Leviticus is pretty clear about this point. “You shall live in booths seven days,” it reads. “All citizens in Israel shall live in booths, in order that future generations may know that I made the Israelite people live in booths when I brought them out of the land of Egypt.”

I’m hardly a pious Jew, but the passage resonates deeply. Rather than reject the spirit of my hippie parents, cool cats from southern California for whom a permanent address was a life sentence, I chose to honor it by doing as they did when I was young and pack up my home every other year for one more move. To my parents, this constant motion meant the freedom to experience all that life had to offer and the license to dedicate themselves to their passions and their creative pursuits. They knew that being rooted was overrated, and saw each new address as an invitation to learn a new lesson about life.

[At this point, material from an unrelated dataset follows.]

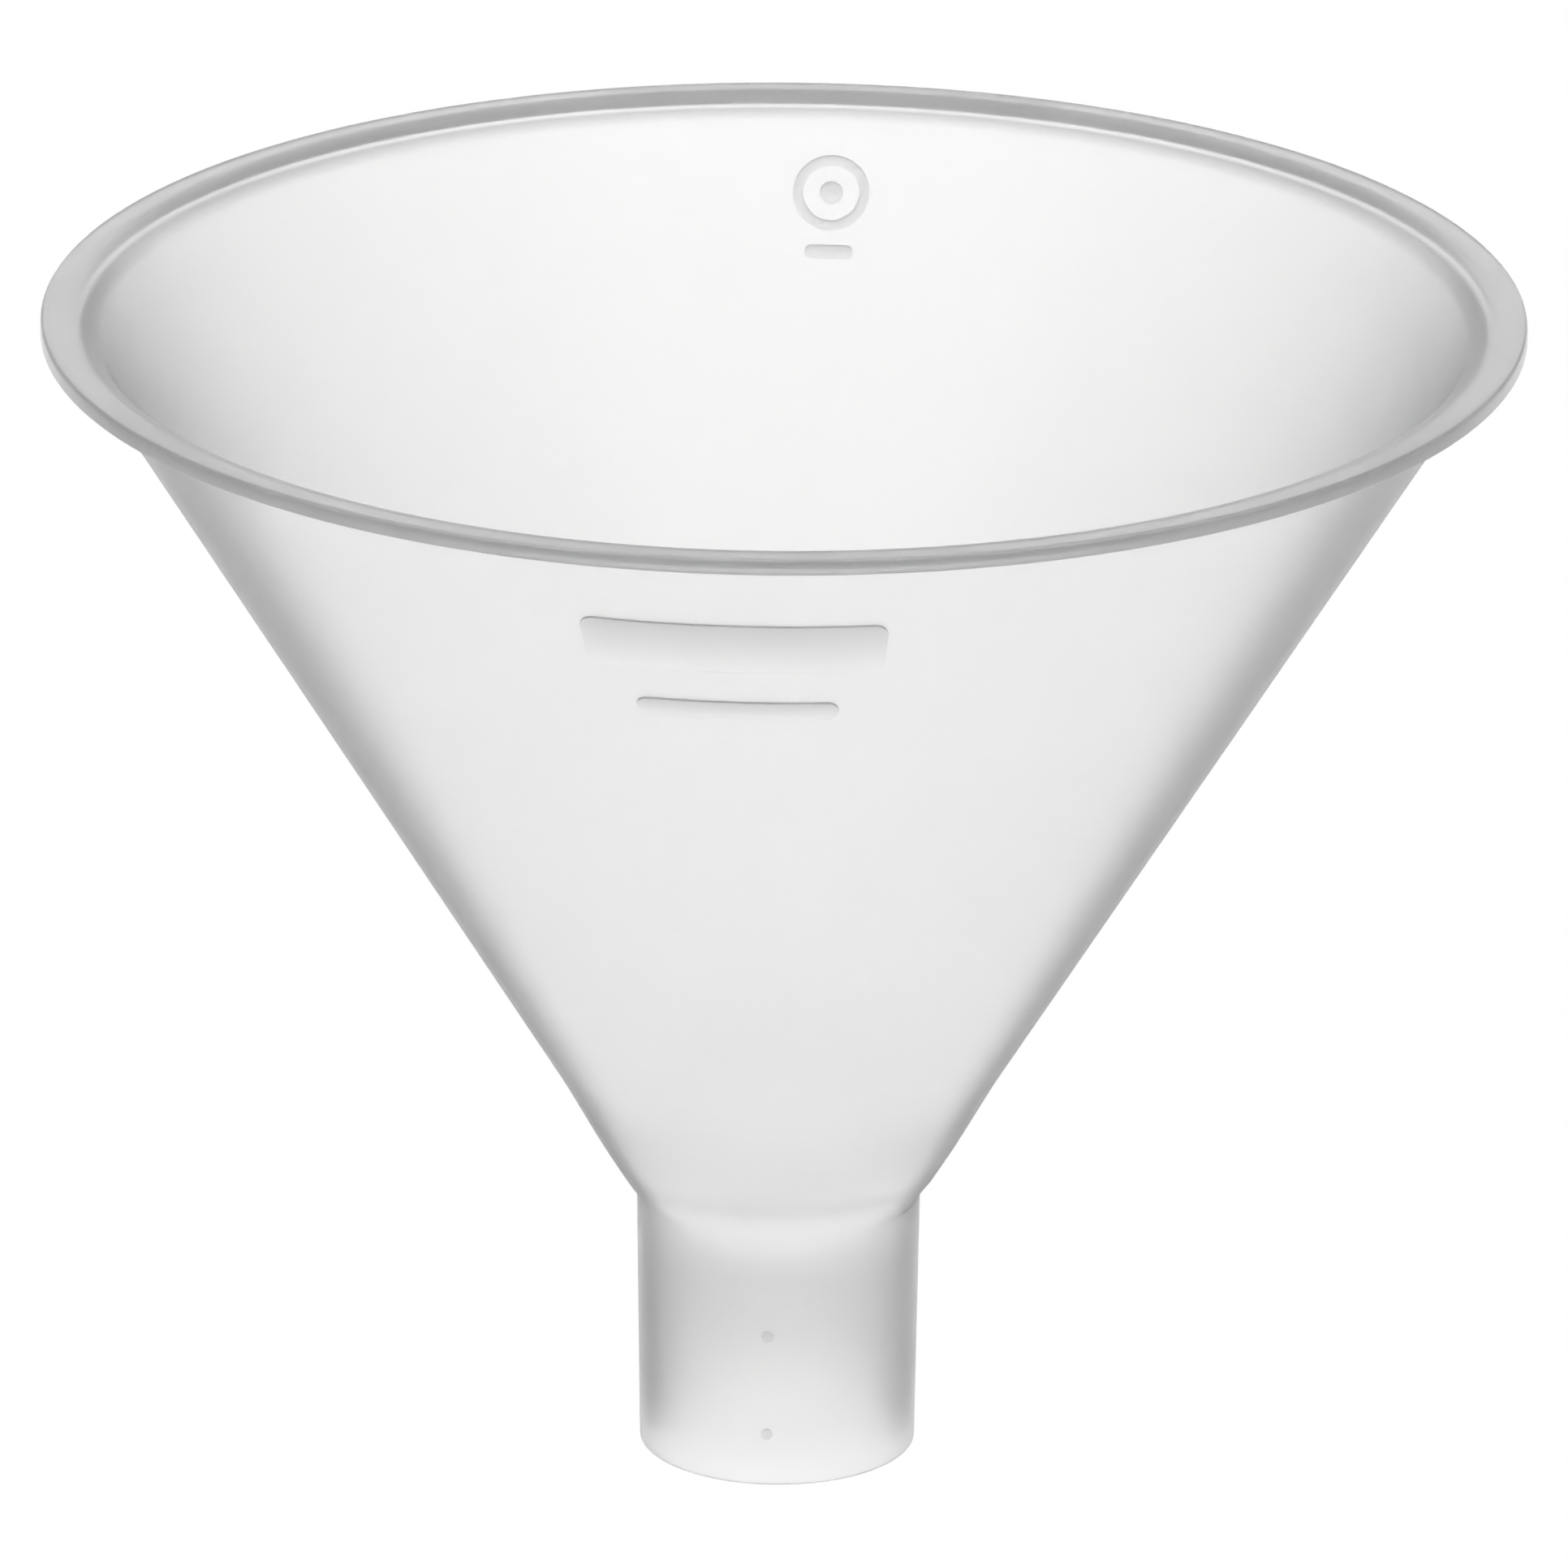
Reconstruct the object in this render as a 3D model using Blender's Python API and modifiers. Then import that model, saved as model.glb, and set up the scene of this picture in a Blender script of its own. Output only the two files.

I do, too. In Malibu, I learned about wealth and privilege, and how both set your mind at ease but weighed heavily on your guilt-ridden conscience. In Mexico, I learned that there was more to the world than my homeland, and that other cultures had other outlooks and other insights worth sharing. And on an army base in Tel Aviv I made friends for life, cherishing their wisdom and support even long after I packed my military-issued duffle bag and shuffled off to Manhattan.

I never would’ve enjoyed any of these opportunities had I stayed put. I’ve over analyzed, pathologized, and prematurely declared this is finally the last stop, but I never would’ve enjoyed simply settling down. Like the Israelites, I see home as portable, transient, and largely symbolic, more of a state of mind than a fixed location. And every sukkot, I’m reminded that I’m not alone: It’s how our people always felt.

This year, the celebration will be especially poignant. My wife and I just moved last week, wandering nine blocks southward on Riverside Boulevard. Our new building started building a fancy sukkah in its yard, a rarity for Manhattan. Amen to that: Nothing would make me happier than to put off unpacking for a few hours and step outside into an elaborate reminder that moving is good for your soul.